As a matter of sheer pragmatism rather than a matter of judgment and condemnation, you may want to give someone who feels remorse or guilt a second chance (such as being freed from prison) more than you would someone who feels no guilt or remorse, because the person who feels no guilt or remorse is probably more likely to commit further crimes.
"And if you, in this case, say no, you DO deserve to get better: why not those around you?" reminds me of another reason we know that nobody deserves to be punished or for bad things to happen to them: The fact that the criminal is afraid of the punishment and will do anything to try to avoid it is evidence that he doesn't deserve it. He knows that it would be a tragedy for him to be hurt, because he knows his value and loves himself. And I know it, too, as soon as I see him scared and about to be majorly penalized and I empathize with him as one conscious, living being to another.
Also, for those instances in which it is presumably best to lock somebody up, the prison system *really* needs some reformation. It doesn't have to be and definitely shouldn't be as horrific as it is, especially regarding the allowance of routine violence between inmates.

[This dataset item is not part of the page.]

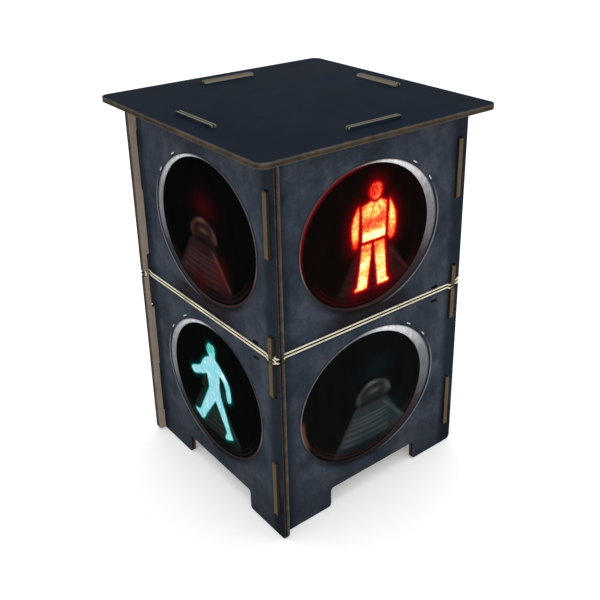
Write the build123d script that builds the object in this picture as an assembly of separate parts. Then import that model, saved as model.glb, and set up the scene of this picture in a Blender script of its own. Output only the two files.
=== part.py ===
from build123d import *
import os
from math import tan, cos, acos, pi

# Slot-together stool: four printed fibreboard walls in a pinwheel, a seat plate on four tabs,
# a half-lapped diagonal brace inside, and one rubber ring stretched across each wall.
# Millimetres, +Z up. The origin is on the floor, under the middle of the seat.
# The front wall faces -Y; the other walls are the same board turned about Z.

# --- driving dimensions -------------------------------------------------------------------
seat_side = 295.0
seat_top = 420.0
seat_corner_radius = 10.0
board = 6.0
edge_break = 0.4

wall_plane = 123.0          # middle of the stool to the outer face of a wall
free_end = 9.0              # a wall's far end stands this much beyond its neighbour's face
tip = 3.0                   # tabs stand this much proud of the board they pass through
slot_play = 0.5             # room beside an upper or lower side tab, on the outer side
ring_room = 2.5             # the same beside the middle tab, where the rubber ring passes
slot_end_gap = 1.5
fit_gap = 0.15

side_tab_length = 65.0
side_tab_heights = (60.0, 204.5, 350.5)
top_tab_length = 66.0
top_tab_centre = 2.5
tab_corner_radius = 1.4

arch_width = 123.0          # opening between a wall's two feet
arch_height = 23.5
arch_corner_radius = 3.5
foot_corner_radius = 4.0
outer_corner_radius = 5.5

strand = 1.6                # rubber ring, cross-section diameter as stretched
strand_pitch = 3.7
ring_height = 214.5         # heights are between the two strands
tab_hook_height = 212.2
end_hook_height = 215.2
ring_gap_height = 215.75    # where a ring passes its neighbour's hooked end
tab_hook_pitch = 4.0
end_hook_pitch = 4.6
hook_width = 2.1
tab_hook_depth = 3.7
end_hook_depth = 3.9
bend_radius = 1.3

brace_half_length = 162.0
brace_foot = 28.0
brace_arch_height = 60.0
lap_gap = 0.1

# --- derived places -----------------------------------------------------------------------
wall_top = seat_top - board
inner_plane = wall_plane - board
wall_left = -inner_plane
wall_right = wall_plane + free_end
arch_centre = (wall_left + wall_right) / 2


def block(x0, x1, z0, z1):
    """Flat rectangle between two corners."""
    return Pos((x0 + x1) / 2, (z0 + z1) / 2) * Rectangle(x1 - x0, z1 - z0)


def rounded(sketch, radius, keep):
    """Rounds the corners of a sketch that the test keep(x, z) accepts."""
    corners = [v for v in sketch.vertices() if keep(v.X, v.Y)]
    return fillet(corners, radius)


def rounded_block(x0, x1, z0, z1, radius):
    return fillet(block(x0, x1, z0, z1).vertices(), radius)


def break_edges(solid, axis):
    """Takes the sharp arris off both faces of a board."""
    faces = solid.faces().sort_by(axis)
    return chamfer(faces[0].edges() + faces[-1].edges(), edge_break)


# --- walls --------------------------------------------------------------------------------
def wall_panel():
    """Outline of the board without its tabs: two feet with an arch between them."""
    panel = block(wall_left, wall_right, 0, wall_top)
    panel = rounded(panel, outer_corner_radius, lambda x, z: x > 0)
    x0 = arch_centre - arch_width / 2
    x1 = arch_centre + arch_width / 2
    panel -= block(x0, x1, -1, arch_height)
    panel = rounded(panel, arch_corner_radius, lambda x, z: abs(z - arch_height) < 0.01)
    is_foot = lambda x, z: abs(z) < 0.01 and (abs(x - x0) < 0.01 or abs(x - x1) < 0.01)
    return rounded(panel, foot_corner_radius, is_foot)


def side_tabs():
    """Three tabs on the left end, which pass through the neighbour's slots."""
    tabs = Sketch()
    far = -(wall_plane + tip)
    for height in side_tab_heights:
        half = side_tab_length / 2
        tab = block(far, wall_left + 2, height - half, height + half)
        tabs += rounded(tab, tab_corner_radius, lambda x, z: x < far + 0.01)
    for side in (-1, 1):
        z = tab_hook_height + side * tab_hook_pitch / 2
        tabs -= block(far - 1, far + tab_hook_depth, z - hook_width / 2, z + hook_width / 2)
    return tabs


def top_tab():
    """One tab that passes through the seat."""
    high = seat_top + tip
    x0 = top_tab_centre - top_tab_length / 2
    x1 = top_tab_centre + top_tab_length / 2
    return rounded(block(x0, x1, wall_top - 2, high), tab_corner_radius, lambda x, z: z > high - 0.01)


def side_slots():
    """Slots near the free end for the neighbour's tabs, with room for the ring beside them."""
    slots = Sketch()
    for height, room in zip(side_tab_heights, (slot_play, ring_room, slot_play)):
        half = side_tab_length / 2 + slot_end_gap
        x0 = inner_plane - fit_gap
        x1 = wall_plane + room
        slots += rounded_block(x0, x1, height - half, height + half, slot_end_gap)
    return slots


def end_hooks():
    """Two cuts in the free end that leave a tooth for the ring to hook on."""
    cuts = Sketch()
    for side in (-1, 1):
        z = end_hook_height + side * end_hook_pitch / 2
        x0 = wall_right - end_hook_depth
        cuts += block(x0, wall_right + 1, z - hook_width / 2, z + hook_width / 2)
    return cuts


def wall():
    """The front wall, with its outer face at -Y."""
    outline = wall_panel() + side_tabs() + top_tab() - side_slots() - end_hooks()
    solid = extrude(Plane.XZ.offset(inner_plane) * outline, board)
    return break_edges(solid, Axis.Y)


# --- seat ---------------------------------------------------------------------------------
def seat_slot():
    x0 = top_tab_centre - top_tab_length / 2 - 3 * fit_gap
    x1 = top_tab_centre + top_tab_length / 2 + 3 * fit_gap
    return block(x0, x1, -wall_plane - fit_gap, -inner_plane + fit_gap)


def seat():
    outline = fillet(Rectangle(seat_side, seat_side).vertices(), seat_corner_radius)
    for quarter in range(4):
        outline -= Rot(0, 0, 90 * quarter) * seat_slot()
    solid = extrude(Plane.XY.offset(wall_top) * outline, board)
    return break_edges(solid, Axis.Z)


# --- brace --------------------------------------------------------------------------------
def brace_board(lap_from, lap_to):
    """Board on the stool's diagonal, standing on two short feet, with half of a cross lap."""
    outline = block(-brace_half_length, brace_half_length, 0, wall_top)
    inner = brace_half_length - brace_foot
    outline -= rounded_block(-inner, inner, -40, brace_arch_height, 20)
    outline -= block(-board / 2 - lap_gap, board / 2 + lap_gap, lap_from, lap_to)
    solid = extrude(Plane.XZ.offset(-board / 2) * outline, board)
    return solid


# --- rubber rings -------------------------------------------------------------------------
def ring_corners(side):
    """Corners of one strand's centre line across the front wall, left to right.

    side is 1 for the upper strand and -1 for the lower one.
    """
    level = ring_height + side * strand_pitch / 2
    at_gap = ring_gap_height + side * strand_pitch / 2
    at_end = end_hook_height + side * end_hook_pitch / 2
    at_tab = tab_hook_height + side * tab_hook_pitch / 2
    on_face = -wall_plane - ring_room / 2
    on_end = -wall_plane - free_end + end_hook_depth - strand / 2 - 0.2
    at_slot = -wall_plane - strand / 2 - 0.25
    on_tab = -wall_plane - tip + tab_hook_depth - strand / 2 - 0.2
    in_gap = wall_plane + ring_room / 2
    outside = -wall_plane - strand / 2 - 0.2
    inside = -inner_plane + strand / 2 + 0.2
    return [
        Vector(inside, on_end, at_end),
        Vector(outside, on_end, at_end),
        Vector(outside, on_face, at_gap),
        Vector(1.5 - inner_plane, on_face, at_gap),
        Vector(5.5 - inner_plane, on_face, level),
        Vector(inner_plane - 5, on_face, level),
        Vector(inner_plane - 0.8, at_slot, at_tab),
        Vector(in_gap, on_tab, at_tab),
        Vector(in_gap, -wall_plane + 1.8, at_tab),
    ]


def bend(before, corner, after):
    """Start, middle and end of the round bend at one corner of a path."""
    back = (before - corner).normalized()
    ahead = (after - corner).normalized()
    half_turn = (pi - acos(max(-1, min(1, back.dot(ahead))))) / 2
    reach = bend_radius * tan(half_turn)
    middle = bend_radius / cos(half_turn) - bend_radius
    return corner + back * reach, corner + (back + ahead).normalized() * middle, corner + ahead * reach


def swept(edges):
    path = Wire(edges)
    section = Plane(origin=path @ 0, z_dir=path % 0) * Circle(strand / 2)
    return sweep(section, path=path)


def ring():
    """Closed loop: the upper strand out, the lower strand back."""
    corners = ring_corners(1) + ring_corners(-1)[::-1]
    count = len(corners)
    bends = [bend(corners[i - 1], corners[i], corners[(i + 1) % count]) for i in range(count)]
    edges = []
    for i, (start, middle, end) in enumerate(bends):
        edges.append(ThreePointArc(start, middle, end).edge())
        edges.append(Line(end, bends[(i + 1) % count][0]).edge())
    return swept(edges[:count]) + swept(edges[count:])


# --- all nodes ----------------------------------------------------------------------------
os.makedirs("parts", exist_ok=True)
lap_middle = (brace_arch_height + wall_top) / 2
front_wall = wall()
front_ring = ring()
for quarter, name in enumerate(("front", "right", "back", "left")):
    turn = Rot(0, 0, 90 * quarter)
    export_step(turn * front_wall, "parts/wall_" + name + ".step")
    export_step(turn * front_ring, "parts/ring_" + name + ".step")
export_step(seat(), "parts/seat_plate.step")
export_step(Rot(0, 0, 45) * brace_board(lap_middle, wall_top + 1), "parts/brace_board_lower.step")
export_step(Rot(0, 0, -45) * brace_board(-41, lap_middle), "parts/brace_board_upper.step")
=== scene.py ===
import math

import bmesh
import bpy
import numpy as np
from mathutils import Matrix, Vector
from mathutils.geometry import delaunay_2d_cdt


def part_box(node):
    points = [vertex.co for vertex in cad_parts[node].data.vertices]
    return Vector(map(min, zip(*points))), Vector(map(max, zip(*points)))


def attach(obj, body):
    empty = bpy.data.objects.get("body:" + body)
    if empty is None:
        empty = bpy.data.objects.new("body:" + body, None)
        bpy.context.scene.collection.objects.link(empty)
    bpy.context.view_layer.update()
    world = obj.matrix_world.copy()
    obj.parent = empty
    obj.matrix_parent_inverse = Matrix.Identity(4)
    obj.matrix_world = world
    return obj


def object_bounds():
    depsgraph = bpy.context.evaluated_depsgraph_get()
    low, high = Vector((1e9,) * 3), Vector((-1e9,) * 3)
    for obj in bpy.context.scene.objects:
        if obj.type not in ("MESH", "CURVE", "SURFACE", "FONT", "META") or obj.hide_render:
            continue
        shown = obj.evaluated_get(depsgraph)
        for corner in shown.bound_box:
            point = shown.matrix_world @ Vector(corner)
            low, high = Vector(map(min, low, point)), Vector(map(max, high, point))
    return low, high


# Slot-together stool of printed board: the looks.
# The frame is in metres. Artwork is laid out in millimetres on each wall: x runs left to right as
# the wall is seen from outside, from the stool's middle, and z is the height above the floor.

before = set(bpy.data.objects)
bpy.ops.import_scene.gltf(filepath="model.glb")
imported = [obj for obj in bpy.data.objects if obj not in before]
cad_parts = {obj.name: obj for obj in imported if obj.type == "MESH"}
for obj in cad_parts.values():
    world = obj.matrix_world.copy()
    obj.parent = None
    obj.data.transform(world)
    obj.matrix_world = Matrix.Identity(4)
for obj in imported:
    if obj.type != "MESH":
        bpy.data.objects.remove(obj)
cad_low, cad_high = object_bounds()

MM = 0.001
SIDES = ("front", "right", "back", "left")

wall_low, wall_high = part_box("wall_front")
_, seat_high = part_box("seat_plate")
ring_low, ring_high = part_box("ring_front")
HALF_BOARD = (wall_high.y - wall_low.y) / 2 / MM
WALL_FACE = -wall_low.y / MM
WALL_MIDDLE = WALL_FACE - HALF_BOARD
WALL_START = HALF_BOARD - WALL_MIDDLE  # flush with the inner face of the wall beside it
WALL_END = wall_high.x / MM
SEAT_TOP = seat_high.z / MM
SEAT_MIDDLE = SEAT_TOP - HALF_BOARD
RING_HEIGHT = (ring_low.z + ring_high.z) / 2 / MM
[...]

I say we "presumably" should lock them up because I'm not really sure if we should ever punish anybody for anything. In 'Conversations with God Book 4: Awaken the Species', God says that in societies of Fully Evolved Beings, people who harm others are simply "caused to be made aware" (whatever _that_ means) of the harm they've done. The rest is up to them. And furthermore, I suspect that by segregating the criminal sect from the rest of society, we're blocking the paths of karmic interaction, integration and resolution that would help society to overcome its vicious cycles of trauma and violence. So, I suspect that the whole paradigm of punishment is a primitive, self-defeating, oppressive, misery-sustaining ideology in which two wrongs sometimes make a right. And that's in the best cases. In the worst cases it's simply spite, ultimately born of common shortsightedness and ignorance of the fundamental unity of all beings.